Les mardi 13 et mercredi 14 novembre 2012, de nombreux journaux papier et internet d’audience nationale, et bien sûr locale (Le Monde, Le Figaro, Le Point, LCI, BFMTV, Le Télégramme, etc.), ont publié des articles sur l’agression d’un vigile à Notre-Dame-des-Landes. Par qui ? Une enquête est en cours…

Mais ces mêmes médias « savent » déjà. Alors que, selon les informations fournies par la préfecture, les agresseurs, au nombre d’une vingtaine, sont à l’heure actuelle encore, « des inconnus », la plupart des titres (ou des articles) présument sans preuve, sans même prendre la peine de simplement téléphoner à la brigade de gendarmerie de Châteaubriand [1], en charge de l’information judiciaire, que des « opposants » au projet d’aéroport à Notre-Dame-des-Landes sont responsables de l’agression [2].

Au moment où nous écrivons, aucune identité n’a été précisée, aucune revendication reçue. Peut-être s’agit-il d’une action perpétrée par des personnes qui se présentent comme des « opposants ». Peut-être pas… En tout cas, des supputations ne sont pas une information. Tout juste, pour le moment, une simple rumeur.

Après les fiascos journalistiques des affaires du « bagagiste de Roissy », de la « fausse agression du RER D » ou d’Outreau, la propension des médias à faire fi de leurs erreurs passées ne laisse pas d’étonner… D’autant plus que l’actualité récente aurait pu rappeler aux intéressés les risques qu’il y a à colporter des « informations » non vérifiées. Au moment où les défenseurs des accusés de Tarnac produisent de nouveaux éléments à charge contre les enquêteurs, et alors que les médias s’étaient empressés d’accréditer la version policière (ainsi que nous l’avions relevé), un peu de prudence aurait dû s’imposer.

Jusqu’au moment où l’on saura vraiment, si l’enquête aboutit. Et quand bien même il se vérifie alors qu’il s’agit « d’opposants », cela ne donnerait pas raison a posteriori à la légèreté des accusations sans preuve.

Pis : le communiqué de la préfecture (et non des enquêteurs) suggère une piste qui ne pouvait qu’impressionner les rédacteurs, celle d’une « minorité autonome, venue d’ailleurs, qui entretient l’insécurité sur le secteur de Notre-Dame-des-Landes »... Dans la foulée, il place l’agression contre le vigile sur le même plan que les affrontements avec les CRS de manifestants généralement pacifiques.

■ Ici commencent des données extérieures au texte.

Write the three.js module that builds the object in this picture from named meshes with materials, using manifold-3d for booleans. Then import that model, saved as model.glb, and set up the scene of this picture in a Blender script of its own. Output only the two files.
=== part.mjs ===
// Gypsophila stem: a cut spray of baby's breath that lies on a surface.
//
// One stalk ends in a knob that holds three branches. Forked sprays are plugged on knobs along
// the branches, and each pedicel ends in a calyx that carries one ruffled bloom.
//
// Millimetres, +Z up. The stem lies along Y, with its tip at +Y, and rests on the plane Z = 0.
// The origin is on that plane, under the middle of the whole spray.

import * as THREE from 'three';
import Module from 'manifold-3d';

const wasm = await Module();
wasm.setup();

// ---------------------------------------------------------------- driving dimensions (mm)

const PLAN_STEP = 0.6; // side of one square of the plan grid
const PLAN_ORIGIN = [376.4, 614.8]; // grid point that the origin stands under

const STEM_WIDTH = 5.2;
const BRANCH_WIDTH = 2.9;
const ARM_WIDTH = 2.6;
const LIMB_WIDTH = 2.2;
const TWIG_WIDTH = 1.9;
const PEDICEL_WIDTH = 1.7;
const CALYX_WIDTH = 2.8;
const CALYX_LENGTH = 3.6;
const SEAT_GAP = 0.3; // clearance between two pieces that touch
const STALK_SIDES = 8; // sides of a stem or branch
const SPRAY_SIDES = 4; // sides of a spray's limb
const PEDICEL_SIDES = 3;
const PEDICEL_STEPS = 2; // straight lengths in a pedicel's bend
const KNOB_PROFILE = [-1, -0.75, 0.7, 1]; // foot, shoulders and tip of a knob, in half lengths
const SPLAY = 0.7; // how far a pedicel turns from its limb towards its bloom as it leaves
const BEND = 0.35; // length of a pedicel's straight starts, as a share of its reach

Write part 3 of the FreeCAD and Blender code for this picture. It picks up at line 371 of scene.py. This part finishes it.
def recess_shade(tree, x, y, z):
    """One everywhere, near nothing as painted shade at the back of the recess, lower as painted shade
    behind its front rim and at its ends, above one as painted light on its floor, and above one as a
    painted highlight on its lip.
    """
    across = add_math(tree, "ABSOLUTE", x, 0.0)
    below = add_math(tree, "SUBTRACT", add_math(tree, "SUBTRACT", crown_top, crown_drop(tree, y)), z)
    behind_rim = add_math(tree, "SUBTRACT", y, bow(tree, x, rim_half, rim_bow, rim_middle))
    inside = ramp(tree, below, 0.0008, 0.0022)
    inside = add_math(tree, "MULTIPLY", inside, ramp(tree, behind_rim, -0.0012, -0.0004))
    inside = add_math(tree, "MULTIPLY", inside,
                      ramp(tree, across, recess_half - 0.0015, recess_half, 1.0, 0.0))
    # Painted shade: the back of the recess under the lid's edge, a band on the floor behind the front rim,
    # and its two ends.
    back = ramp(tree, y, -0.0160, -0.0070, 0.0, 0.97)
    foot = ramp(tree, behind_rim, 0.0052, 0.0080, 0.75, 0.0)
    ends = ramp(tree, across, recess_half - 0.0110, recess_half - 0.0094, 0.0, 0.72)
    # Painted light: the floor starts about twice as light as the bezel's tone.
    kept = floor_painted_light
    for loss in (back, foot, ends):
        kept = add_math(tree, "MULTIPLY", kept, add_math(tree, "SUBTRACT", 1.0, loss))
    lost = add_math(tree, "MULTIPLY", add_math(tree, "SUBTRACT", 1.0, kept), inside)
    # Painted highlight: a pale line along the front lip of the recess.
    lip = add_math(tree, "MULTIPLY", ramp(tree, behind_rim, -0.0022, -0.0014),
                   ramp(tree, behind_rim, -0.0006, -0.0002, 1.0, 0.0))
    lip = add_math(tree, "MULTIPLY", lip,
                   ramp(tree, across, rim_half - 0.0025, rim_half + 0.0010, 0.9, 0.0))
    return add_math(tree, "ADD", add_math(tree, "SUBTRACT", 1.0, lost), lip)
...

Or, face à une mobilisation longue, particulièrement conflictuelle et lourde d’enjeux politiques, la communication de la préfecture – qui est, faut-il le rappeler, le porte-parole et le bras armé du gouvernement dans le département, et comme telle une des parties du conflit en cours –, n’est certainement pas la source la plus indépendante qui soit…

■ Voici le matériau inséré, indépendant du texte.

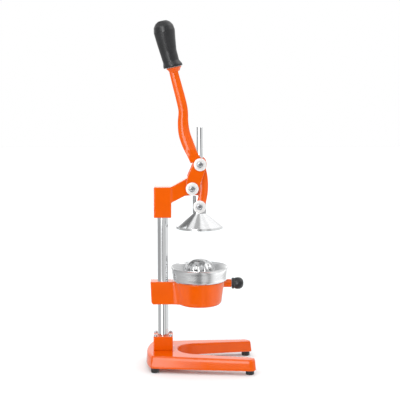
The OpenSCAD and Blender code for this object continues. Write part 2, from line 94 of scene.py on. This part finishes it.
def new_material(name):
    mat = bpy.data.materials.new(name)
    mat.use_nodes = True
    tree = mat.node_tree
    shader = next(n for n in tree.nodes if n.type == "BSDF_PRINCIPLED")
    return mat, tree, shader


def coords(tree, scale=(1, 1, 1)):
    source = tree.nodes.new("ShaderNodeTexCoord")
    mapping = tree.nodes.new("ShaderNodeMapping")
    mapping.inputs["Scale"].default_value = scale
    tree.links.new(source.outputs["Object"], mapping.inputs["Vector"])
    return mapping.outputs["Vector"]


def noise(tree, vector, scale, detail, rough=0.55):
    texture = tree.nodes.new("ShaderNodeTexNoise")
    texture.inputs["Scale"].default_value = scale
    texture.inputs["Detail"].default_value = detail
    texture.inputs["Roughness"].default_value = rough
    tree.links.new(vector, texture.inputs["Vector"])
    return texture.outputs["Fac"]


def spread(tree, value, low, high, start=0.0, end=1.0):
    """Maps a value that runs from start to end to one that runs from low to high."""
    mapped = tree.nodes.new("ShaderNodeMapRange")
    mapped.inputs["From Min"].default_value = start
    mapped.inputs["From Max"].default_value = end
    mapped.inputs["To Min"].default_value = low
    mapped.inputs["To Max"].default_value = high
    tree.links.new(value, mapped.inputs["Value"])
    return mapped.outputs["Result"]


def two_tone(tree, value, first, second):
    """Goes from one colour to the other around the middle of a 0..1 value."""
    ramp = tree.nodes.new("ShaderNodeValToRGB")
    for point, place, colour in zip(ramp.color_ramp.elements, (0.35, 0.65), (first, second)):
        point.position = place
        point.color = (*colour, 1)
    tree.links.new(value, ramp.inputs["Fac"])
    return ramp.outputs["Color"]


def bump(tree, shader, height, strength, distance):
    relief = tree.nodes.new("ShaderNodeBump")
    relief.inputs["Strength"].default_value = strength
    relief.inputs["Distance"].default_value = distance
    tree.links.new(height, relief.inputs["Height"])
    tree.links.new(relief.outputs["Normal"], shader.inputs["Normal"])


def paint_material():
    """Orange enamel over a casting: orange peel, slight unevenness of colour and gloss."""
    mat, tree, shader = new_material("orange_enamel")
    place = coords(tree)
    shade = noise(tree, place, scale=26, detail=2)
    gloss = noise(tree, place, scale=90, detail=3)
    peel = noise(tree, place, scale=520, detail=2)
    deep, pale = (0.70, 0.091, 0.0004), (0.74, 0.100, 0.0006)
    tree.links.new(two_tone(tree, shade, deep, pale), shader.inputs["Base Color"])
    tree.links.new(spread(tree, gloss, 0.03, 0.07), shader.inputs["Roughness"])
    shader.inputs["IOR"].default_value = 1.5
    shader.inputs["Specular IOR Level"].default_value = 0.35
    bump(tree, shader, peel, strength=0.03, distance=0.3 * MM)
    return mat


def metal_material(name, light, dark, rough, grain, grain_scale, scratches=0.05, metallic=1.0):
    """Bare metal with a fine directional grain; grain stretches the noise across X, Y and Z."""
    mat, tree, shader = new_material(name)
    shader.inputs["Metallic"].default_value = metallic
    lines = noise(tree, coords(tree, grain), grain_scale, detail=4, rough=0.6)
    polish = noise(tree, coords(tree, grain), scale=900, detail=3)
    tree.links.new(two_tone(tree, lines, dark, light), shader.inputs["Base Color"])
    tree.links.new(spread(tree, lines, *rough), shader.inputs["Roughness"])
    bump(tree, shader, polish, strength=scratches, distance=0.05 * MM)
    return mat


def black_material(name, colour, rough, grain_scale, depth):
    """Moulded black plastic or rubber with a fine grain and paler patches."""
    mat, tree, shader = new_material(name)
    place = coords(tree)
    grain = noise(tree, place, grain_scale, detail=3)
    patches = noise(tree, place, scale=60, detail=2)
    paler = tuple(1.5 * c for c in colour)
    tree.links.new(two_tone(tree, patches, colour, paler), shader.inputs["Base Color"])
    tree.links.new(spread(tree, grain, *rough), shader.inputs["Roughness"])
    bump(tree, shader, grain, strength=0.25, distance=depth)
    return mat


EVEN = (1, 1, 1)
UPRIGHT = (1, 1, 0.05)
ROUND_THE_BELL = (1, 1, 6)
ROUND_THE_CUP = (0.3, 0.3, 12)

MATERIALS = {
    "orange_paint": paint_material(),
    "chrome": metal_material("column_chrome", (0.80, 0.81, 0.82), (0.76, 0.77, 0.78), rough=(0.04, 0.07),
                             grain=UPRIGHT, grain_scale=700, scratches=0.02),
    "polished_alloy": metal_material("bell_alloy", (0.86, 0.865, 0.87), (0.76, 0.765, 0.77),
                                     rough=(0.10, 0.17), grain=ROUND_THE_BELL, grain_scale=240),
    "brushed_steel": metal_material("cup_steel", (0.72, 0.725, 0.73), (0.60, 0.605, 0.61),
                                    rough=(0.15, 0.21), grain=ROUND_THE_CUP, grain_scale=260, scratches=0.12),
    "polished_steel": metal_material("reamer_steel", (0.58, 0.585, 0.59), (0.46, 0.465, 0.47),
                                     rough=(0.14, 0.22), grain=EVEN, grain_scale=300),
    "zinc_screws": metal_material("zinc_plate", (0.56, 0.57, 0.59), (0.42, 0.43, 0.45), rough=(0.14, 0.22),
                                  grain=EVEN, grain_scale=500, scratches=0.1),
    "nickel_discs": metal_material("nickel_plate", (0.84, 0.82, 0.81), (0.76, 0.74, 0.73),
                                   rough=(0.22, 0.30), grain=EVEN, grain_scale=380, scratches=0.06,
                                   metallic=0.3),
    "bronze": metal_material("bush_bronze", (0.62, 0.42, 0.18), (0.48, 0.31, 0.12), rough=(0.25, 0.35),
                             grain=EVEN, grain_scale=500, scratches=0.1),
    "black_grip": black_material("black_plastic", (0.010, 0.010, 0.011), rough=(0.26, 0.36),
                                 grain_scale=900, depth=0.2 * MM),
    "black_rubber": black_material("foot_rubber", (0.010, 0.009, 0.009), rough=(0.5, 0.62),
                                   grain_scale=1400, depth=0.3 * MM),
}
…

Pourtant, la plupart des médias « contextualisent » à leur tour, en présentant l’agression comme une suite des manifestations. Il se vérifie ainsi que l’on peut nuire souvent par simple routine et sans forcément le vouloir.




Post-Scriptum

Sur le tour bien étrange qu’a pris la conférence de presse organisée à la suite de cette affaire par le Collectif d’organisation de la manifestation de réoccupation de la ZAD, voir l’article de Breizh Journal , « Des journalistes d’Ouest-France et de l’AFP font pression sur les opposants de l’aéroport ».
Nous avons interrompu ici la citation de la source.